Isn't She Scary?
Lily loves her new grass. She is often sitting in this spot, under the shade of the mesquite tree. Sitting, pondering her new yard as the butterflies and bougainvillea blooms drift about on a warm breeze.
I thought we had a mighty guard dog. She would protect me from people who would try to hurt me. She would protect her yard, her territory. But no. She is really just a big tongue. She might bark once, to warn you of the licking that will soon take place. But protecting? Nah- Powderpuff Girl she isn't*.
Thursday the landscapers were coming in the yard, and normally I would have grabbed Lily and made her sit in the house, but I was outside with her at the time. I heard the gate, and went to grab her. She let out a single bark, and proceeded to give them the kind of love only fifty pounds of pitty can give. R laughed, saying it was alright if she stayed back there with them. But I was appalled that she wasn't the great protector of us. Sure, she had met them before, and they were not there to harm us. But I thought she would be my guard dog. I felt safer having her while Will is gone. Now? Not so much.

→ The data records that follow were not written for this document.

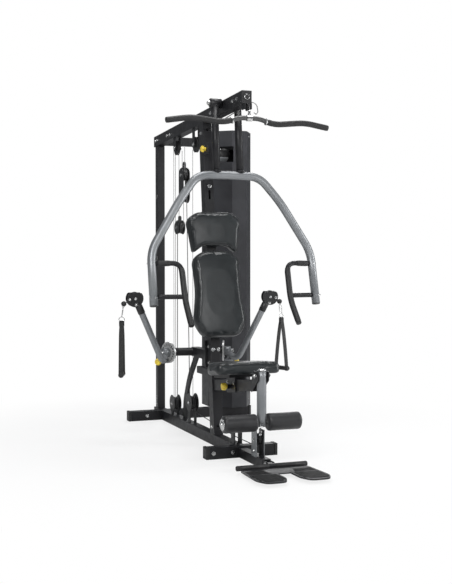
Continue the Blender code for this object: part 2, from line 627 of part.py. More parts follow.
def pulley(name, y, z, r):
    """Grooved wheel on a pin, axis across the machine."""
    w = 0.0105
    return lathe(name, (-w, y, z), (1, 0, 0),
                 [(0, r * 0.35), (0.002, r * 0.35), (0.0022, r), (0.0050, r), (w, r - 0.005),
                  (2 * w - 0.0050, r), (2 * w - 0.0022, r), (2 * w - 0.002, r * 0.35),
                  (2 * w, r * 0.35)], "black_plastic", n=18, origin=(0, y, z))


def block(name, y, centres, r, neck_top):
    """Floating block: two side plates' worth of body round one or two wheels."""
    z0, z1 = min(centres) - 0.020, max(centres) + 0.020
    body = box(name, (-0.0155, y - r * 0.97, min(centres) - 0.001),
               (0.0155, y + r * 0.97, max(centres) + 0.001), "black_plastic", 0, origin=(0, y, z0))
    for k, z in enumerate(centres):
        weld_on(body, lathe(f"tool_{name}_{k}", (-0.0160, y, z), (1, 0, 0),
                            [(0, r - 0.003), (0.003, r), (0.029, r), (0.032, r - 0.003)],
                            "black_plastic", n=20, hidden=True))
    weld_on(body, rod(f"tool_{name}_neck", (0, y, z1 - 0.005), (0, y, neck_top), 0.008,
                      "black_plastic", n=12, hidden=True))
    return body


def build_pulleys():
    for name, place in WHEELS.items():
        pulley(name, *place)
    block("block_upper", 0.366, (1.600, 1.745), BLOCK_R, 1.835)
    block("block_lower", 0.466, (1.389,), BLOCK_R, 1.470)


def build_cables():
    top = rounded([(0, -0.770, 2.0550), (0, -0.700, 2.0500), (0, 0.055, 1.9840)], 0.01, 2)
    pipe("cable_top", top, CABLE_R, "cable_black", n=8)
    low = rounded([(0, -0.915, 0.106), (0, -0.60, 0.106), (0, 0.180, 0.153), (0, 0.252, 0.162),
                   (0, 0.255, 0.240), (0, 0.316, 1.595)], 0.035, 2)
    pipe("cable_low", low, CABLE_R, "cable_black", n=8)
    pipe("cable_rear", [(0, 0.5165, 1.389), (0, 0.5235, 0.165)], CABLE_R, "cable_black", n=8)


# ---------------------------------------------------------------- pads and seat
def cushion(name, outline, thick, place, soft, origin=None):
    """Upholstered pad: flat outline with a rounded rim."""
    pad = plate(name, outline, thick, place, "pad_leather", origin)
    add_bevel(pad, soft, 3).use_clamp_overlap = False
    return pad


def soft_outline(points, radius, steps=4):
    """Closed outline with rounded corners (flat, 2D)."""
    pts = [Vector(p) for p in points]
    out = []
    n = len(pts)
    for i, b in enumerate(pts):
        a, c = pts[i - 1], pts[(i + 1) % n]
        d0, d1 = a - b, c - b
        lim = min(radius, d0.length * 0.48, d1.length * 0.48)
        s, e = b + d0.normalized() * lim, b + d1.normalized() * lim
        for k in range(steps + 1):
            t = k / steps
            q = s * (1 - t) ** 2 + b * 2 * t * (1 - t) + e * t ** 2
            out.append((q.x, q.y))
    return out


def build_pads():
    """Head and back pads on backing blocks that reach the upright; the back pad's foot stands forward."""
    back = POST_D / 2 + GAP + 0.006
    head = soft_outline([(-0.191, 1.414), (-0.155, 1.190), (-0.085, 1.243), (0.085, 1.243),
                         (0.155, 1.190), (0.191, 1.414), (0.112, 1.474), (-0.112, 1.474)], 0.035)
    lower = soft_outline([(-0.163, 1.172), (-0.154, 0.960), (-0.182, 0.760), (-0.122, 0.662),
                          (0.122, 0.662), (0.182, 0.760), (0.154, 0.960), (0.163, 1.172),
                          (0.085, 1.226), (-0.085, 1.226)], 0.045)
    for name, outline, thick, tilt, block, reach in (
            ("head_pad", head, HEAD_T, 0.0, (1.30, 1.40), 0.016),
            ("back_pad", lower, BACK_T, BACK_TILT, (0.78, 1.10), 0.062)):
        hinge = (Matrix.Translation((0, BACK_TOP, 0)) @ Matrix.Rotation(tilt, 4, 'X')
                 @ Matrix.Translation((0, -BACK_TOP, 0)))
        place = (LEANING @ Matrix.Translation((0, -back - thick / 2, 0))
                 @ Matrix.Rotation(math.pi / 2, 4, 'X') @ hinge)
        pad = cushion(name, outline, thick, place, 0.016)
        weld_on(pad, lean_box(f"tool_{name}_block", (-0.040, 0.040), (POST_D / 2 + GAP, back + reach),
                              block, "pad_leather", 0, hidden=True))


def build_seat_beam():
    """Beam square to the upright, with a plate at the upright and ears for the leg developer."""
    low, high = SEAT_Z - 0.033, SEAT_Z + 0.033
    root = POST_D / 2 + 2 * GAP
    beam = lean_box("seat_beam", (-0.025, 0.025), (root, 0.700), (low, high), "frame_black", 0)
    weld_on(beam, lean_box("tool_seat_plate", (-0.034, 0.034), (root, root + 0.008),
                           (low - 0.05, high + 0.05), "frame_black", 0, hidden=True))
    for side in (-1, 1):
        ear = [(-1.028, 0.490), (-0.930, 0.415), (-0.930, 0.478), (-0.955, 0.540), (-1.028, 0.540)]
        weld_on(beam, extrude_x(f"tool_seat_ear_{side}", ear, *sorted((side * 0.0292, side * 0.0342)),
                                "frame_black", hidden=True))
        weld_on(beam, lean_box(f"tool_seat_cheek_{side}", sorted((side * 0.020, side * 0.0342)),
                               (0.640, 0.695), (low + 0.004, high - 0.004), "frame_black", 0,
                               hidden=True))
    bore(beam, "tool_leg_bore", (-0.06, LEG_Y, LEG_Z), (0.06, LEG_Y, LEG_Z), 0.0082)
    add_bevel(beam, 0.0012)


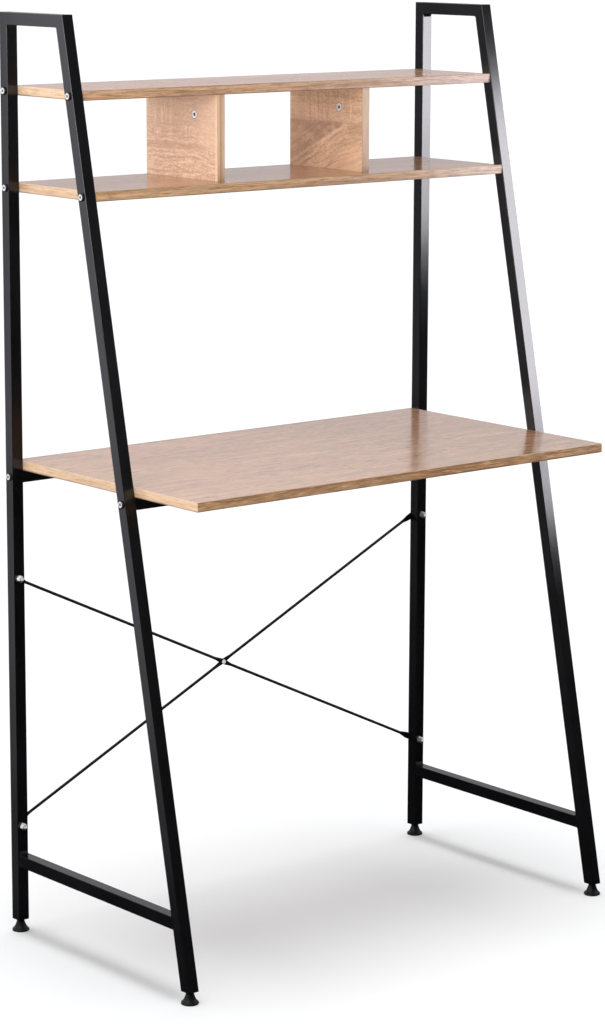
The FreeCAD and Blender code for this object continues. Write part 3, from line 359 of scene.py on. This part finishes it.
def divider(name, seed, tones, left):
    """Divider: grain along Y; faint upright saw marks above, rippled (left) or slanted (right) figure below."""
    g = Graph(name)
    x, y, z = g.xyz
    light, mid, dark = tones
    pale = scaled(light, 1.30)
    if left:
        edge_z = g.add(1.306, g.mul(g.range(y, 0.19, 0.11), 0.006))
        lower = g.range(z, g.add(edge_z, 0.010), g.sub(edge_z, 0.004))
        slope = g.range(y, 0.13, 0.06, 0.03, -0.07)
        m = g.mul(g.range(y, 0.150, 0.185), g.range(z, 1.308, 1.330))
        m2 = g.mul(g.mul(g.range(y, 0.100, 0.086), g.range(y, 0.052, 0.058)), g.mul(g.range(z, 1.334, 1.318), g.range(z, 1.262, 1.280)))
        m3 = g.mul(g.range(y, 0.150, 0.130), g.mul(g.range(z, 1.318, 1.314), g.range(z, 1.300, 1.305)))
        m = g.math("MAXIMUM", g.math("MAXIMUM", m, g.mul(m2, 0.8)), g.mul(m3, 0.8))
    else:
        lower = g.range(z, 1.3125, 1.3095)
        slope = g.range(y, 0.19, 0.07, 0.52, 0.34)
        m = g.mul(g.mul(g.range(y, 0.215, 0.190), g.range(z, 1.309, 1.320)), g.range(y, 0.060, 0.082))
    wave = g.noise(g.vec(g.mul(y, 22.0), g.mul(z, 16.0), seed + 7.0), 1.0, 2.0, 0.5)
    shift = g.add(g.mul(g.sub(y, 0.14), slope), g.mul(g.sub(wave, 0.5), 0.006 if left else 0.010))
    v = g.add(z, g.mul(lower, shift))
    c, h, fine = oak(g, y, v, x, tones, seed=seed, warp=0.0015, bands=30.0, streaks=130.0, contrast=1.05)
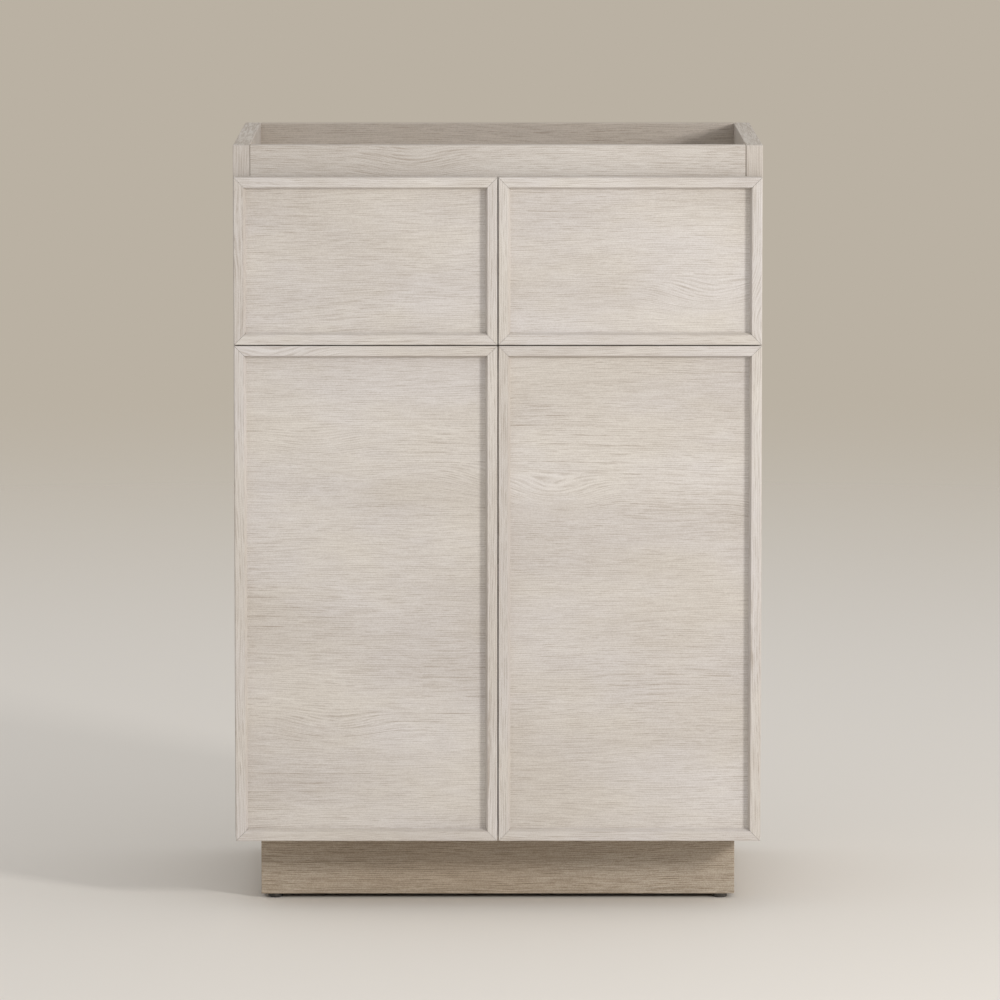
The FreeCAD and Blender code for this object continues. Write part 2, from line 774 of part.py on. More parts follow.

(*I want to write the word "ain't" there, instead of isn't. But everything in me will not let me post with THAT word on my blog. I dislike that word. It grates against my soul and sounds like fingernails on a chalkboard to my ears. It screams HICK! and NOT EDUCATED! out of every letter. It bugs me to NO end. It is closely followed, in my list of words I dislike-no- hate, by the word "tain't" which Will picked up along with the dreaded "ain't" from a Texan co-worker. Every time he says them I just want to claw my ears off, just so that I don't have to hear them again.)